By the way, some ventilation is required once the alcohol is brought out. It gets pretty strong! 
Alcohol sprayed on the drawings on the silk.
Note the marks on the green square made by the spray.

Sharon's silk scarf with a spritz of alcohol.
Sharon's scarf with more alcohol applied.
 The first set of lovely scarves.
Carefully-rendered drawing with alcohol applied to the dots on the left.
Carefully-rendered drawing with alcohol applied very freely, including spitz.
The similarity to watercolor painting is very appealing to me. As you can see above, being careful with the drawing is not worth much in the end. Love it!

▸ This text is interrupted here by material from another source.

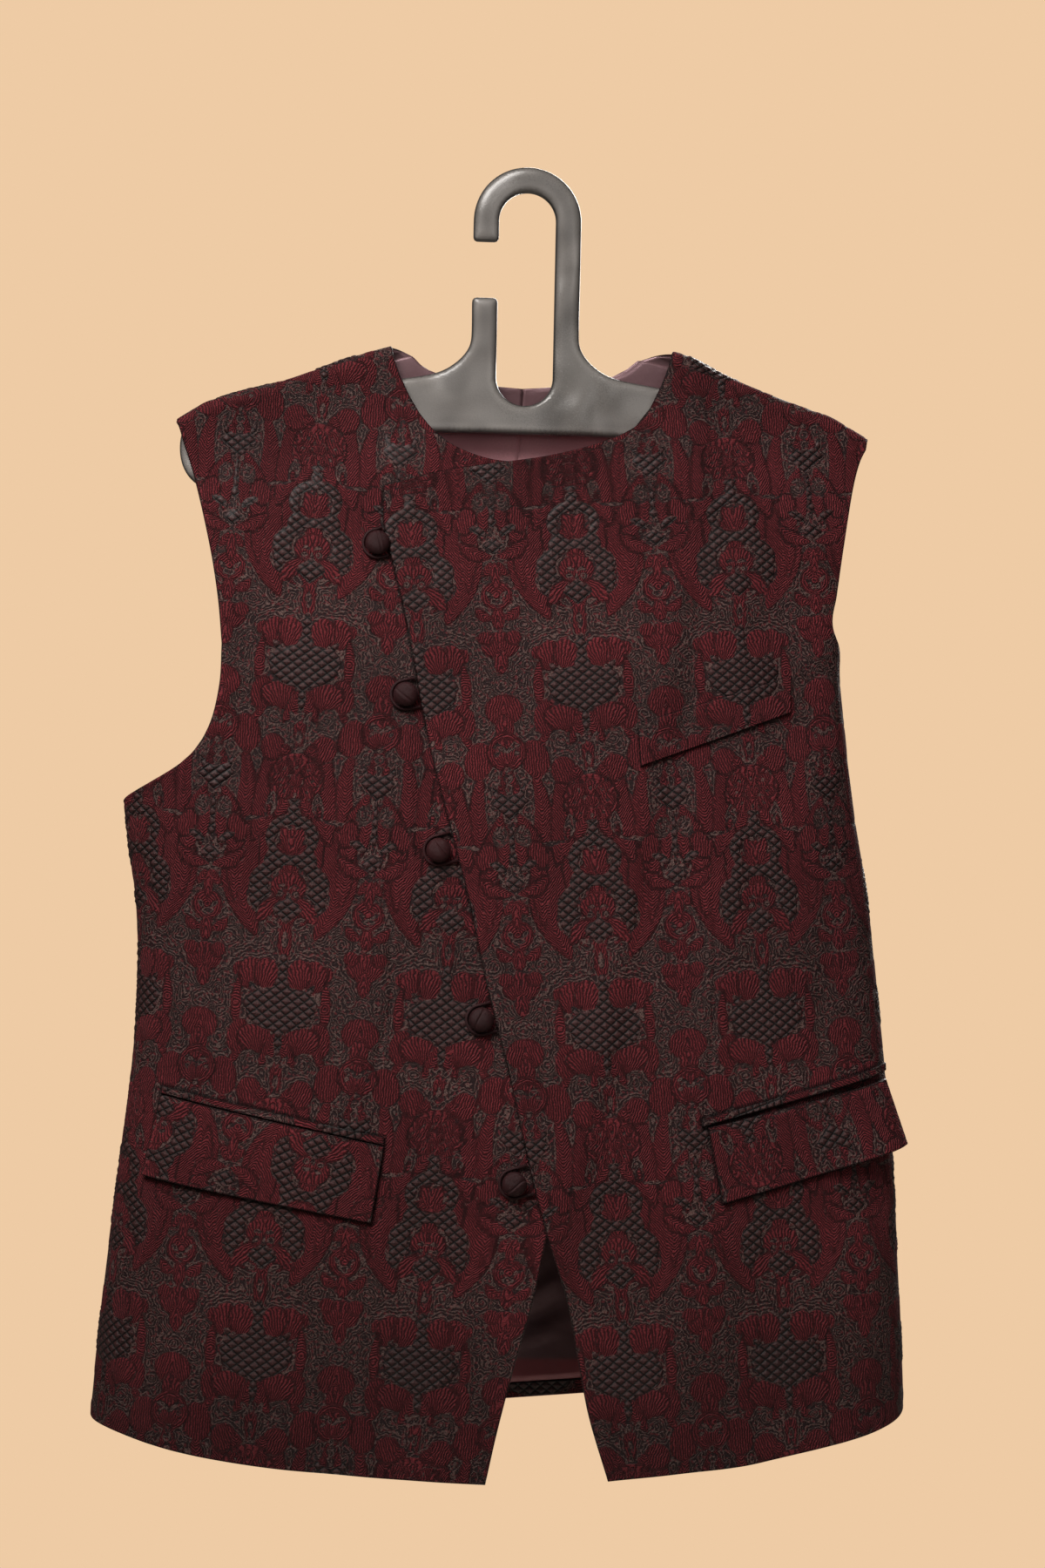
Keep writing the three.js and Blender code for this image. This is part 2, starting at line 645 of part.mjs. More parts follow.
// Covered buttons on the under front, each in a loop from the over front's edge.
const BUTTON_PROFILE = table(["r", "h"], [
  [3, 0], [3, 2.5], [6.9, 2.7], [7.6, 3.6], [7.3, 4.9], [6, 6.4], [3.8, 7.5],
]);
const BUTTON_TOP = 8;
const BUTTONS = table(["x", "z"], [
  [-91, -226], [-72, -319.5], [-50, -415], [-22, -518.5], [0, -618],
]);
const OVER_EDGE = OVER_ROWS.filter((row) => row.innerZ !== null && row.innerZ <= -190);

/** The frame of a button: its seat, outward, along the over front's edge, and toward it. */
function buttonFrame({ x, z }) {
  const s = frontS(z, x);
  const { point, normal } = onPanel("front_right", s, z);
  const edge = (height) => frontS(height, follow(OVER_EDGE, "innerZ", height, "innerX"));
  const run = new THREE.Vector2(edge(z + 10) - edge(z - 10), 20).normalize();
  const reach = (edge(z) - s) * run.y;
  const step = (ds, dz) => onPanel("front_right", s + ds, z + dz).point.sub(point);
  const along = step(run.x * 4, run.y * 4).normalize();
  const toward = along.clone().cross(normal).normalize();
  if (toward.x < 0) toward.negate();
  return { point, normal, along, toward, reach };
}

/** A body turned round the button's own axis. */
function buttonSolid({ point, normal, along, toward }) {
  const seat = (r, h, angle) =>
    point.clone().addScaledVector(normal, BUTTON_SEAT + h)
      .addScaledVector(along, r * Math.cos(angle)).addScaledVector(toward, r * Math.sin(angle));
  const points = BUTTON_PROFILE.flatMap(({ r, h }) =>
    Array.from({ length: BUTTON_SIDES }, (_, k) => seat(r, h, (k / BUTTON_SIDES) * 2 * Math.PI)),
  );
  const index = [];
  const ring = (i, k) => i * BUTTON_SIDES + (k % BUTTON_SIDES);
  for (let i = 0; i < BUTTON_PROFILE.length - 1; i += 1) {
    for (let k = 0; k < BUTTON_SIDES; k += 1) {
      index.push(ring(i, k), ring(i, k + 1), ring(i + 1, k + 1));
      index.push(ring(i, k), ring(i + 1, k + 1), ring(i + 1, k));
    }
  }
  const [bottom, top] = [points.length, points.length + 1];
  points.push(seat(0, 0, 0), seat(0, BUTTON_TOP, 0));
  for (let k = 0; k < BUTTON_SIDES; k += 1) {
    index.push(bottom, ring(0, k + 1), ring(0, k));
    const last = BUTTON_PROFILE.length - 1;
    index.push(top, ring(last, k), ring(last, k + 1));
  }
  return solid(points, index);
}

/** A round cord along a path of points. */
function cord(path, radius, sides, across) {
  const points = [];
  const index = [];
  path.forEach((at, i) => {
    const next = path[Math.min(path.length - 1, i + 1)];
    const along = next.clone().sub(path[Math.max(0, i - 1)]).normalize();
    const side = across.clone().cross(along).normalize();
    for (let k = 0; k < sides; k += 1) {
      const angle = (k / sides) * 2 * Math.PI;
      points.push(
        at.clone().addScaledVector(across, radius * Math.cos(angle))
          .addScaledVector(side, radius * Math.sin(angle)),
      );
    }
    if (i === 0) return;
    for (let k = 0; k < sides; k += 1) {
      const [a, b] = [(i - 1) * sides + k, (i - 1) * sides + ((k + 1) % sides)];
      index.push(a, b, b + sides, a, b + sides, a + sides);
    }
  });
  const [first, last] = [points.length, points.length + 1];
  points.push(path[0].clone(), path[path.length - 1].clone());
  const end = (path.length - 1) * sides;
  for (let k = 0; k < sides; k += 1) {
    index.push(first, (k + 1) % sides, k, last, end + k, end + ((k + 1) % sides));
  }
  return solid(points, index);
}

function loopSolid({ point, normal, along, toward, reach }) {
  const at = (a, b) =>
    point.clone().addScaledVector(normal, LAYER_GAP + LOOP_RADIUS)
      .addScaledVector(toward, a).addScaledVector(along, b);
  const end = reach - 0.7;
  const turn = Array.from({ length: 9 }, (_, k) => {
    const angle = (k / 8) * Math.PI;
    return at(-LOOP_REACH * Math.sin(angle), LOOP_REACH * Math.cos(angle));
  });
  return cord([at(end, LOOP_REACH), ...turn, at(end, -LOOP_REACH)], LOOP_RADIUS, LOOP_SIDES,
    normal);
}
BUTTONS.forEach((button, i) => {
  const frame = buttonFrame(button);
  add(`button_${i + 1}`, buttonSolid(frame), COLOURS.brocade);
  add(`loop_${i + 1}`, loopSolid(frame), COLOURS.cord);
});

// Hanger: one flat moulding, its hook and arms drawn in a single outline and its rim bevelled.
const SHOULDER_LINE = table(["x", "z"], [
  [34, -60], [34, -92], [35.5, -98.5], [39.5, -104.5], [45, -109.5], [51.5, -113.5],
  [60, -116.5], [71, -118.5], [87, -121], [113, -125.3], [140, -130], [180, -138.3],
  [197, -141.8], [205, -143.9], [210.5, -148.5], [214, -156], [215.5, -167], [213.5, -178],
  [208, -186.5], [199, -192], [187, -192], [172, -186.5], [150, -176], [120, -164.5],
  [90, -156.8], [62, -153.2], [30, -152.5],
]);
const STUB_TOP = -67;
const SLOT_CENTRE = -116.5;
const HOOK_TIP = -31.5;
const arc = (centreZ, radius, from, to, steps) =>
  Array.from({ length: steps + 1 }, (_, k) => {
    const angle = THREE.MathUtils.degToRad(mix(from, to, k / steps));
    return { x: radius * Math.cos(angle), z: centreZ + radius * Math.sin(angle) };
  });
const leftArm = SHOULDER_LINE.slice(1).map(({ x, z }) => ({ x: -x, z })).toReversed();
const HANGER_OUTLINE = [
  ...arc(-HOOK_INNER, HOOK_OUTER, 180, 0, 18), ...SHOULDER_LINE, { x: 0, z: -152.5 }, ...leftArm,
  { x: -HOOK_OUTER, z: STUB_TOP }, { x: -HOOK_INNER, z: STUB_TOP },
  ...arc(SLOT_CENTRE, HOOK_INNER, 180, 360, 12), { x: HOOK_INNER, z: -67 },
  ...arc(-HOOK_INNER, HOOK_INNER, 0, 180, 14),
  { x: -HOOK_INNER, z: HOOK_TIP }, { x: -HOOK_OUTER, z: HOOK_TIP },
];

/** The outline drawn in by a distance, each corner along its bisector. */
function drawnIn(outline, distance) {
  return outline.map((at, i) => {
    const before = outline[(i + outline.length - 1) % outline.length];
    const after = outline[(i + 1) % outline.length];
    const a = new THREE.Vector2(at.x - before.x, at.z - before.z).normalize();
    const b = new THREE.Vector2(after.x - at.x, after.z - at.z).normalize();
    const bisector = new THREE.Vector2(a.y + b.y, -a.x - b.x).normalize();
    const reach = distance / Math.max(0.5, bisector.x * a.y - bisector.y * a.x);
    return { x: at.x + bisector.x * reach, z: at.z + bisector.y * reach };
  });
}
function hangerSolid() {
  const face = drawnIn(HANGER_OUTLINE, HANGER_BEVEL);
  const layers = [
    [face, -HANGER_HALF], [HANGER_OUTLINE, HANGER_BEVEL - HANGER_HALF],
    [HANGER_OUTLINE, HANGER_HALF - HANGER_BEVEL], [face, HANGER_HALF],
  ];
  const count = HANGER_OUTLINE.length;
  const points = layers.flatMap(([ring, y]) => ring.map(({ x, z }) => new THREE.Vector3(x, y, z)));
  const index = [];
  for (let layer = 0; layer < 3; layer += 1) {
    for (let k = 0; k < count; k += 1) {
      const [a, b] = [layer * count + k, layer * count + ((k + 1) % count)];
      index.push(a, b, b + count, a, b + count, a + count);
    }
  }
  const flat = face.map(({ x, z }) => new THREE.Vector2(x, z));
  for (const [a, b, c] of THREE.ShapeUtils.triangulateShape(flat, [])) {
    index.push(a, b, c, 3 * count + a, 3 * count + c, 3 * count + b);
  }
  return solid(points, index);
}
add("hanger", hangerSolid(), COLOURS.hanger, 0.45);

export default group;
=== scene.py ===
"""A man's damask waistcoat on a flat moulded hanger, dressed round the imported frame.

Shapes are worked out in millimetres and put into meshes in metres. X runs across the front
toward the wearer's left, the front faces -Y, and the origin is the inside top of the hook.
"""
from __future__ import annotations

import logging
import math
from dataclasses import dataclass, field
from enum import Enum
from typing import Union

import bpy
import numpy as np
from mathutils import Matrix, Vector
from mathutils.geometry import delaunay_2d_cdt

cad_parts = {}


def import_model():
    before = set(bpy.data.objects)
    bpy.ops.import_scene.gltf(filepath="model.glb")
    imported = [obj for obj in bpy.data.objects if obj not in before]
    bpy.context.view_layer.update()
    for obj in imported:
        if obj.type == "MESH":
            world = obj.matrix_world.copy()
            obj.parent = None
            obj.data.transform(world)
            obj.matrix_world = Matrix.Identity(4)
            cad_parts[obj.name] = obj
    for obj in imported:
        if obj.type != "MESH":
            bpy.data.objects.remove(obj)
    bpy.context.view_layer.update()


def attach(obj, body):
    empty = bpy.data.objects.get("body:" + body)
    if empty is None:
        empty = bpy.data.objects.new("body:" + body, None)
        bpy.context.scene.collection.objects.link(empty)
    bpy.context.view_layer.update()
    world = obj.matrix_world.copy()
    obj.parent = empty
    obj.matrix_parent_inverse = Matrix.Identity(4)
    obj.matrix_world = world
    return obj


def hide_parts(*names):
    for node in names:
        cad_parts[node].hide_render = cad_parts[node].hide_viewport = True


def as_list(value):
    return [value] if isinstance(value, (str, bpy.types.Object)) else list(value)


Array = np.ndarray
Socket = bpy.types.NodeSocket
Thing = bpy.types.Object
Material = bpy.types.Material
LOG = logging.getLogger("waistcoat")
Pair = tuple[float, float]
Triple = tuple[float, float, float]
MM = 0.001


def smooth(t: Array) -> Array:
    """Ease from 0 to 1: three squares less two cubes of the clamped share."""
    c = np.clip(t, 0.0, 1.0)
    return c * c * (3.0 - 2.0 * c)


def mix(a: Array, b: Array, t: Array) -> Array:
    """The value between a and b at share t."""
    return a + (b - a) * t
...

Wednesday, January 20, 2016

Really? Fabric Dye?!

I bought this sideboard a few months ago for my little kitchen. It is perfect in every way - right size, drawers and cabinets to hold just the right stuff, great price, AND some history, as an added bonus. The tale is that this piece of furniture came out of a cottage on Lower Saranac Lake that Mark Twain used to rent in summers. No cigars burns to definitely authenticate it, but I'm going with it anyway!

The finish was dark, though, and some areas needed to be shored up a bit. After lots of sanding to get some of that old finish off and some repairs, it was moved into my studio for its real face lift.

I knew from the beginning that I wanted to add color to the surface. After much searching around and talking with a woodworker artist friend, I found instructions on ProChem's website on how to use the powdered fiber reactive dyes I already have to dye wood. (Please read my comment to Laura to see how I added a sealer/finish. The dye is water soluble when applied.)

I primed then painted the insides of the drawers with some great colors. Then, with some trepidation, I mixed up my dye with equal parts water and rubbing alcohol and started. Wow! It was much easier than (and about as messy as) I had expected. But even more beautiful! What a satisfying project.
 Now I'm thinking about how to add some Mark Twain-related embellishments. I think he would be pleased.